>> BEGIN Raw data

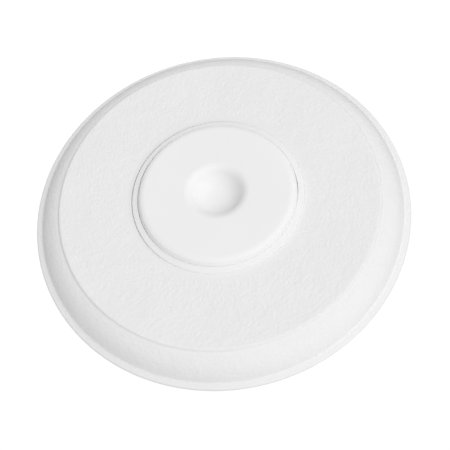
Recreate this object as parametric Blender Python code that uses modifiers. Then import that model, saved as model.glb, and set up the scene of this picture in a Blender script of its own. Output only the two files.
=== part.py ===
"""Concealed pendent fire sprinkler head with a textured ceiling plate.

The head hangs from a pipe fitting: +Z is up, the inlet thread is at the top and
the visible face looks down. The origin is the centre of the inlet's end face.
Heights below are in millimetres from the ceiling plane, which lies 54 mm under it.
"""

import math

import bmesh
import bpy
from mathutils import Matrix, Vector

MM = 0.001

# ---------------------------------------------------------------- driving sizes, mm
CEILING_Z = -54.0  # the ceiling plane, from the inlet's end face

PLATE_R = 63.5  # 5 in ceiling plate
FACE_Z = -8.9  # the plate's flat textured face
FACE_R = 53.75  # outer edge of that face
FACE_STEP = 0.5  # small step from the face down to the skirt
SKIRT_R0, SKIRT_Z0 = 53.95, -8.4
SKIRT_ARC = 11.7  # radius of the skirt's convex section
SKIRT_FROM, SKIRT_TO = 18.4, 70.0  # slope of the skirt at its two ends, degrees
LIP_Z = -1.1  # front of the rim's flat lip
PLATE_T = 1.8
PLATE_HOLE_R = 27.75
COLLAR_R = 32.0

RING_IN_R, RING_OUT_R = 26.75, 28.75
RING_Z = -10.05  # lowest point of the trim ring

COVER_R = 26.4
COVER_Z = -12.1  # the cover's flat bottom
COVER_T = 0.9
SHOULDER = 2.1
DIMPLE_R = 10.2  # where the dimple's rounded rim starts
DIMPLE_DEPTH = 4.6
DIMPLE_RIM = 2.4  # radius of the rounded rim

SLEEVE_IN_R, SLEEVE_OUT_R = 26.75, 27.35
SLEEVE_TOP = 20.0
CUP_IN_R, CUP_OUT_R = 27.9, 28.6  # 2 1/4 in cup
CUP_BOTTOM, CUP_TOP = 2.0, 33.9
CUP_HOLE_R = 10.55

THREAD_TOP, THREAD_BOTTOM = 54.0, 41.0
THREAD_R = 10.35  # 1/2 in taper pipe thread, at its small end
THREAD_PITCH = 1.814
THREAD_DEPTH = 1.2
HEX_AF, HEX_Z0, HEX_Z1 = 25.4, 34.2, 40.4
BARREL_R = 10.2
ORIFICE_R = 5.5  # 11 mm waterway
SEAT_Z = 22.0
SKIRT_IN_R, SKIRT_OUT_R, SKIRT_BOTTOM = 8.9, 12.5, 12.0
PIN_Y, PIN_R = 14.2, 1.0
EAR_Z0, EAR_Z1 = 12.0, 18.0

PIVOT_X, PIVOT_Z = 10.3, 16.3  # lever trunnions
DEFLECTOR_R = 16.0
DEFLECTOR_Z0, DEFLECTOR_Z1 = -6.2, -5.0
DROP = 12.0  # deflector travel
GAP = 0.3

# ---------------------------------------------------------------- scene and helpers
for old in list(bpy.data.objects):
    bpy.data.objects.remove(old)

parts = bpy.data.collections.new("concealed_sprinkler_head")
bpy.context.scene.collection.children.link(parts)
cutters = bpy.data.collections.new("cutters")
bpy.context.scene.collection.children.link(cutters)


def material(name, color, roughness, metallic=0.0):
    mat = bpy.data.materials.new(name)
    mat.use_nodes = True
    shader = mat.node_tree.nodes["Principled BSDF"]
    shader.inputs["Base Color"].default_value = (*color, 1.0)
    shader.inputs["Roughness"].default_value = roughness
    shader.inputs["Metallic"].default_value = metallic
    return mat


WHITE_GRAIN = material("white_grained_plastic", (0.80, 0.80, 0.795), 0.55)
WHITE_COAT = material("white_coating", (0.83, 0.83, 0.825), 0.35)
BRASS = material("brass", (0.72, 0.53, 0.25), 0.35, 1.0)
BRONZE = material("bronze", (0.60, 0.38, 0.20), 0.35, 1.0)
ZINC = material("zinc_plated_steel", (0.62, 0.63, 0.64), 0.4, 1.0)
SPRING = material("spring_steel", (0.45, 0.45, 0.46), 0.35, 1.0)
SOLDER = material("solder", (0.55, 0.56, 0.58), 0.5, 1.0)
FILM = material("white_film", (0.85, 0.85, 0.83), 0.4)


def empty(name, at, parent=None):
    obj = bpy.data.objects.new(name, None)
    obj.empty_display_size = 5 * MM
    obj.location = Vector(at) * MM
    obj.parent = parent
    parts.objects.link(obj)
    return obj


axis = empty("sprinkler_axis", (0, 0, CEILING_Z))  # everything is placed from here
trim_axis = empty("trim_axis", (0, 0, 0), axis)
cover_axis = empty("cover_axis", (0, 0, 0), trim_axis)
deflector_axis = empty("deflector_axis", (0, 0, 0), axis)
valve_axis = empty("valve_axis", (0, 0, SEAT_Z), axis)
pivot_left = empty("pivot_left", (-PIVOT_X, 0, PIVOT_Z), axis)
pivot_right = empty("pivot_right", (PIVOT_X, 0, PIVOT_Z), axis)


def place(obj, parent, mat=None, cutter=False):
    """Puts obj in its collection. Its mesh is in the axis frame, so its origin moves to its parent."""
    (cutters if cutter else parts).objects.link(obj)
    if cutter:
        obj.hide_render = True
        obj.display_type = "WIRE"
    obj.parent = parent
    offset = Vector((0, 0, 0))
    step = parent
    while step is not None and step is not axis:
        offset += step.location
        step = step.parent
    if obj.type == "MESH":
        obj.data.transform(Matrix.Translation(-offset))
    if mat is not None:
        obj.data.materials.append(mat)
    return obj


def smooth(obj, angle=35):
    obj.data.shade_smooth()
    obj.data.set_sharp_from_angle(angle=math.radians(angle))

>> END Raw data

Reprint the data above from the opening line to the line holding "CEILING_Z = -54.0", inclusive, and nothing else.

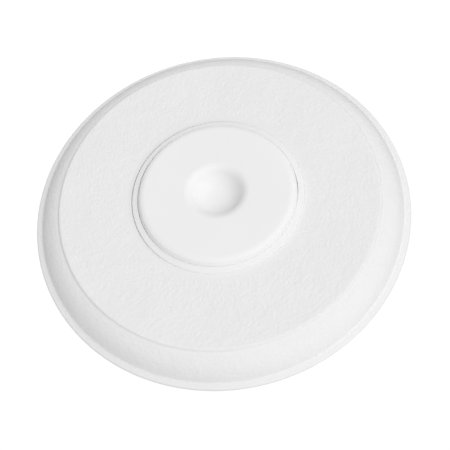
Recreate this object as parametric Blender Python code that uses modifiers. Then import that model, saved as model.glb, and set up the scene of this picture in a Blender script of its own. Output only the two files.
=== part.py ===
"""Concealed pendent fire sprinkler head with a textured ceiling plate.

The head hangs from a pipe fitting: +Z is up, the inlet thread is at the top and
the visible face looks down. The origin is the centre of the inlet's end face.
Heights below are in millimetres from the ceiling plane, which lies 54 mm under it.
"""

import math

import bmesh
import bpy
from mathutils import Matrix, Vector

MM = 0.001

# ---------------------------------------------------------------- driving sizes, mm
CEILING_Z = -54.0  # the ceiling plane, from the inlet's end face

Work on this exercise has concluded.